Tens of thousands of Cubans take to the streets—the country’s largest demonstrations in nearly three decades—to protest worsening economic conditions amid the COVID-19 pandemic. Their complaints are over power outages, shortages of food and medicine, and spiking inflation. Havana responds by blaming foreign provocateurs, arresting hundreds of protesters, and clamping down on internet and social media access. Biden calls on the Diaz-Canel administration to respect Cubans’ right to protest, and he imposes new sanctions on several officials accused of human rights violations, including high-level members of the national police.

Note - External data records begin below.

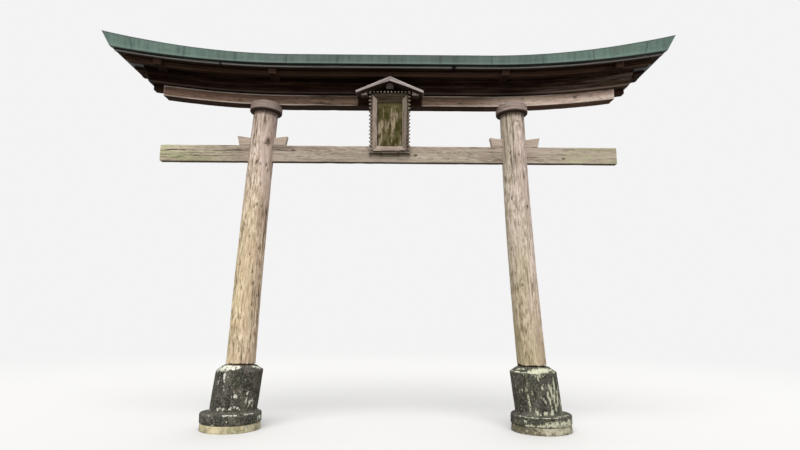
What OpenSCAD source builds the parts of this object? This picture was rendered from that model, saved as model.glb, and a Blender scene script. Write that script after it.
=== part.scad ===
// Wooden torii gate with a copper-clad roofed top beam and a small roofed tablet.
// Millimetres. +X is right seen from the front, the front faces -Y, +Z is up.
// The origin is on the ground, midway between the two footings.

/* [Footings and base stones] */
// Radius of the round footing under each base stone
footing_r = 244; // [200:1:300]
// Height of the footing above the ground
footing_h = 60; // [30:1:120]
// How much less the footing's radius is at its top
footing_batter = 4; // [0:1:15]
// Radius of the flange at the foot of the base stone
flange_r = 246; // [215:1:290]
// Height of that flange
flange_h = 86; // [50:1:120]
// Rounding of the flange's upper edge
flange_round = 14; // [4:1:30]
// Distance from the gate's centre line to the flange's centre
flange_x = 1263; // [1240:1:1290]
// Distance from the gate's centre line to the middle of the drum's foot
drum_x = 1243; // [1225:1:1270]
// Radius of the drum of the base stone
drum_r = 190; // [175:1:205]
// Height of the drum
drum_h = 328; // [250:1:420]
// How far the drum's top stands nearer to the centre line than its foot
drum_shift = 38; // [0:1:60]
// Width of the level ledge round the drum's rim
drum_ledge = 6; // [2:1:15]
// Height of the shallow dome from the drum's rim up to the pillar's seat
dome_h = 33; // [15:1:60]
// Radius of the flat seat on top of the dome
seat_r = 128; // [125:1:150]

/* [Pillars] */
// Radius of a pillar at its foot
pillar_foot_r = 120; // [105:1:124]
// Radius of a pillar at its head
pillar_head_r = 107; // [90:1:118]
// Height of a pillar between its seat and the underside of the cap ring
pillar_h = 2155; // [1900:5:2400]
// Distance from the centre line to the pillar's foot
pillar_foot_x = 1200; // [1180:1:1215]
// How far each pillar leans in over its height
pillar_lean = 114; // [60:1:160]
// Sideways bow of the left log at mid height
bow_left = -9; // [-20:1:20]
// Sideways bow of the right log at mid height
bow_right = -15; // [-20:1:20]
// Bevel round the pillar's foot
foot_bevel = 10; // [2:1:20]
// Sides of the log's outline
log_sides = 28; // [16:2:36]

/* [Cap rings] */
// Radius of the cap ring on the head of a pillar
ring_r = 140; // [125:1:160]
// Height of the cap ring
ring_h = 84; // [60:1:110]
// Rounding of the cap ring's edges
ring_round = 12; // [4:1:24]
// How deep the lower lintel is let into the cap ring
ring_let_in = 20; // [8:1:30]

/* [Tie beam and wedges] */
// Half the length of the tie beam
tie_half = 1986; // [1700:2:2200]
// Height of the tie beam's face
tie_h = 146; // [120:1:180]
// Thickness of the tie beam
tie_t = 61; // [45:1:80]
// Open height between the tie beam and the lower lintel
tie_gap = 352; // [300:1:420]
// Half the length of a pair of wedges
wedge_half = 218; // [180:1:260]
// Height of a wedge in the middle of the pillar
wedge_thin = 53; // [30:1:70]
// Height of a wedge at its outer end
wedge_thick = 84; // [72:1:110]
// How far the wedge's end face slopes out
wedge_slant = 18; // [0:1:30]

/* [Lintels] */
// Half the length of the lower lintel
low_half = 1980; // [1700:2:2100]
// Height of the lower lintel's face
low_h = 97; // [80:1:130]
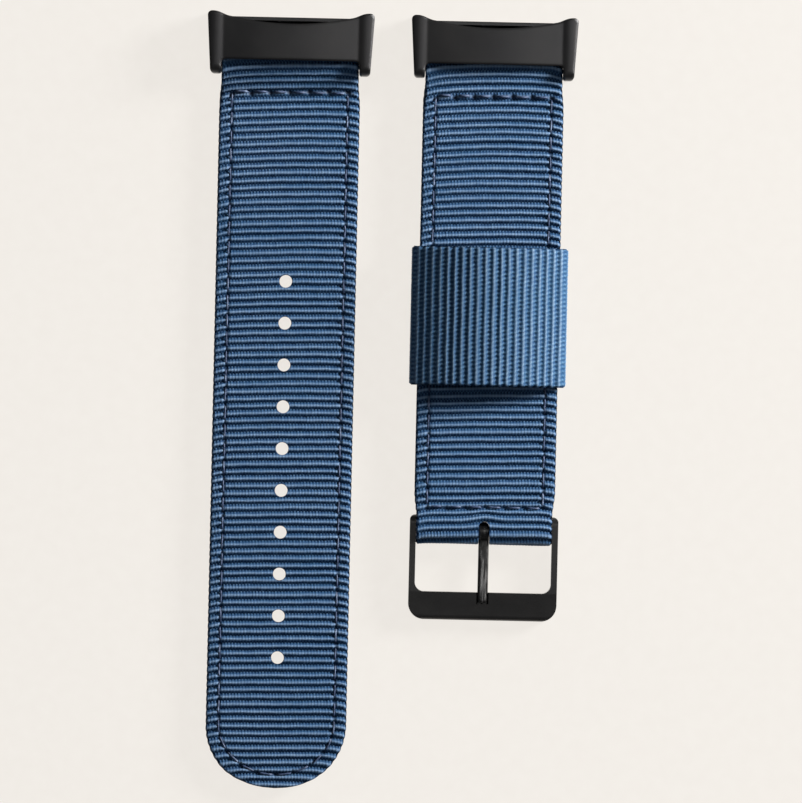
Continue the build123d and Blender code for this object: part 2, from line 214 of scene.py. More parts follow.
def ramp_up(offset):
    """Turn and straight length that lead a layer, offset from the bar's axis, to its loop."""
    low, high = 0.0, 1.2
    for _ in range(50):
        turn = (low + high) / 2
        run = (RAMP - (LOOP + RAMP_BEND) * math.sin(turn)) / math.cos(turn)
        rise = offset + RAMP_BEND * (1 - math.cos(turn)) + run * math.sin(turn)
        if rise < LOOP * math.cos(turn):
            low = turn
        else:
            high = turn
    return turn, run


def around_bar(route, under, over):
    """Lead a strip from its flat under layer round a bar to its flat upper layer."""
    turn_in, run_in = ramp_up(under)
    turn_out, run_out = ramp_up(over)
    route.arc(RAMP_BEND, -turn_in).line(run_in)
    route.arc(LOOP, math.pi + turn_in + turn_out)
    route.line(run_out).arc(RAMP_BEND, -turn_out)
    return route


# ---------------------------------------------------------------- materials

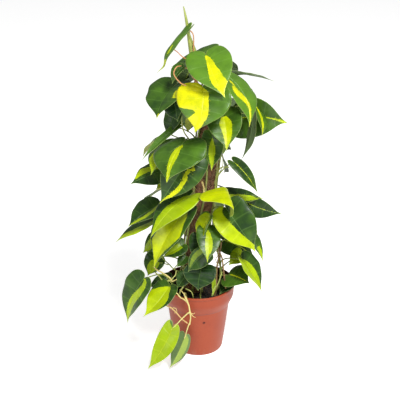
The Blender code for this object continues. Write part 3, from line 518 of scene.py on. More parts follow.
class Growth:
    """Gathers blades and strands of one leafy stem and makes them one mesh."""

    def __init__(self):
        self.points, self.faces, self.finishes = [], [], []
        self.values = {name: [] for name in VALUE_WIDTHS}
        self.count = 0

    def add(self, points, faces, finish, **values):
        self.points.append(points)
        self.faces += (np.array(faces) + self.count).tolist()
        self.finishes += [finish] * len(faces)
        for name, width in VALUE_WIDTHS.items():
            given = np.array(values.get(name, 0.0), float)
            self.values[name].append(np.broadcast_to(given, (len(points), width)))
        self.count += len(points)

    def piece(self, name, materials):
        made = mesh_object(name, np.vstack(self.points), self.faces, *materials)
        mesh = made.data
        mesh.polygons.foreach_set("material_index", self.finishes)
        for label, kept in self.values.items():
            array = np.vstack(kept)
            if label == "uv":
                corners = np.zeros(len(mesh.loops), int)
                mesh.loops.foreach_get("vertex_index", corners)
                mesh.uv_layers.new(name="surface").data.foreach_set("uv", array[corners].ravel())
                continue
            kind, field = ("FLOAT", "value") if label == "streak" else ("FLOAT_VECTOR", "vector")
            mesh.attributes.new(label, kind, "POINT").data.foreach_set(field, array.ravel())
        return made


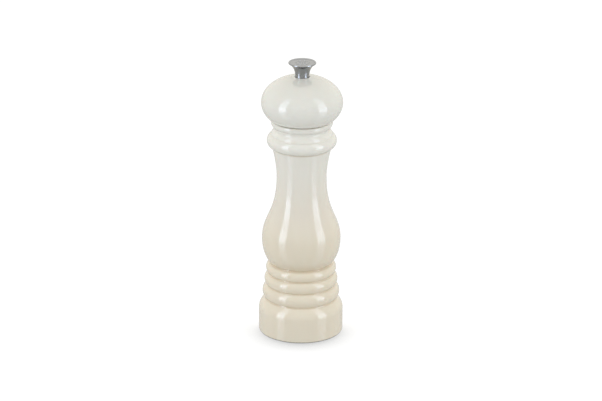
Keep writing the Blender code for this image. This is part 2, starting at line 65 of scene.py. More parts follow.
# ---- sizes read from the frame ----
_, RIM_Z, BASE_R = span("body_shell")
HEAD_EDGE_Z, HEAD_TOP_Z, HEAD_R = span("head_shell")
KNOB_FOOT_Z, KNOB_TOP_Z, KNOB_R = span("adjust_knob")
RING_Z, RING_TOP_Z, RING_R = span("mouth_ring")
TUBE_Z, TUBE_TOP_Z, TUBE_FLANGE_R = span("hopper_tube")
PLATE_Z, HOUSING_TOP_Z, PLATE_R = span("grinder_housing")
BRIDGE_Z, BRIDGE_TOP_Z, BRIDGE_R = span("bearing_bridge")
STATOR_Z, STATOR_TOP_Z, STATOR_R = span("burr_stator")
ROTOR_Z, ROTOR_TOP_Z, ROTOR_R = span("burr_rotor")
RETAINER_Z, RETAINER_TOP_Z, RETAINER_R = span("stator_retainer")
BUSH_Z, BUSH_TOP_Z, BUSH_R = span("shaft_bush")
SHAFT_Z, SHAFT_TOP_Z, SHAFT_HALF = span("drive_shaft")
INSERT_Z, INSERT_TOP_Z, INSERT_R = span("head_insert")
DRIVE_Z, DRIVE_TOP_Z, DRIVE_R = span("drive_plate")
SPRING_Z, SPRING_TOP_Z, SPRING_R = span("rotor_spring")

# ---- sizes of the design that a box doesn't give ----
GAP = 0.3               # clearance between pieces that touch
WAIST_R = 18.56
WAIST_Z = 121.5
BELLY_R = 29.36
BELLY_Z = 73.0
COLLAR_R = 25.86
COLLAR_Z = 149.5
SHELL_BORE_R = 16.0
MOUTH_R = 18.2
HEAD_B = 20.2           # half height of the head's spheroid
HEAD_Z = 179.0
HEAD_WALL = 2.5
NECK_R = 5.25           # neck of the knob
SEAT_R = 5.65           # recess under the knob's foot
POST_R = 7.0
POST_BORE_R = 4.6
THREAD_R = 2.45
SHOULDER_Z = 189.5      # where the square shaft becomes a thread
TUBE_R = 14.3
TUBE_OUT_R = 15.6
SQUARE_HOLE = 2 * (SHAFT_HALF + GAP)
RIM_SEAT_R = RING_R + GAP       # step inside the body's rim, under the mouth ring's flange
RIM_SEAT_Z = RING_TOP_Z - 1.4
SEAM_Z = (RIM_Z + HEAD_EDGE_Z) / 2

FINEST = 176            # facets round the outside pieces
FINE = 96
SMALL = 48
TOOTH_CORNER = 25.0     # degrees over which a corner stays sharp
THREAD_CORNER = 30.0


# ---- outlines ----
def bezier(start, pull_a, pull_b, end, steps=24):
    """Cubic curve from start to end, without its first point."""
    points = []
    for i in range(1, steps + 1):
        t = i / steps
        u = 1.0 - t
        weights = (u ** 3, 3 * u * u * t, 3 * u * t * t, t ** 3)
        knots = (start, pull_a, pull_b, end)
        points.append(tuple(sum(w * k[n] for w, k in zip(weights, knots)) for n in (0, 1)))
    return points


def arc(start, through, end, steps=16):
    """Circular arc through three points, without its first point."""
    a = Vector(start)
    b = Vector(through) - a
    c = Vector(end) - a
    cross = 2.0 * (b.x * c.y - b.y * c.x)
    centre = a + Vector((c.y * b.length_squared - b.y * c.length_squared,
                         b.x * c.length_squared - c.x * b.length_squared)) / cross
    radius = (a - centre).length
    first = math.atan2(a.y - centre.y, a.x - centre.x)
    middle = math.atan2(through[1] - centre.y, through[0] - centre.x)
    last = math.atan2(end[1] - centre.y, end[0] - centre.x)
    turn = (last - first) % math.tau
    if (middle - first) % math.tau > turn:
        turn -= math.tau
    points = []
    for i in range(1, steps + 1):
        angle = first + turn * i / steps
        points.append((centre.x + radius * math.cos(angle), centre.y + radius * math.sin(angle)))
    return points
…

The White House lifts some restrictions on the island, including by expanding U.S. flights into the country, reestablishing a family reunification program, increasing visa processing, and lifting the remittance cap for families. It says the changes seek to “further support the Cuban people, providing them additional tools to pursue a life free from Cuban government oppression and to seek greater economic opportunities.” Some critics, including Senate Foreign Relations Committee Chair Bob Menendez (D-NJ), argue that the new measures will instead bolster the communist government. The shift comes even as Washington excludes Havana from the Summit of the Americas in Los Angeles the following month, a move opposed by Mexico and other countries in the region.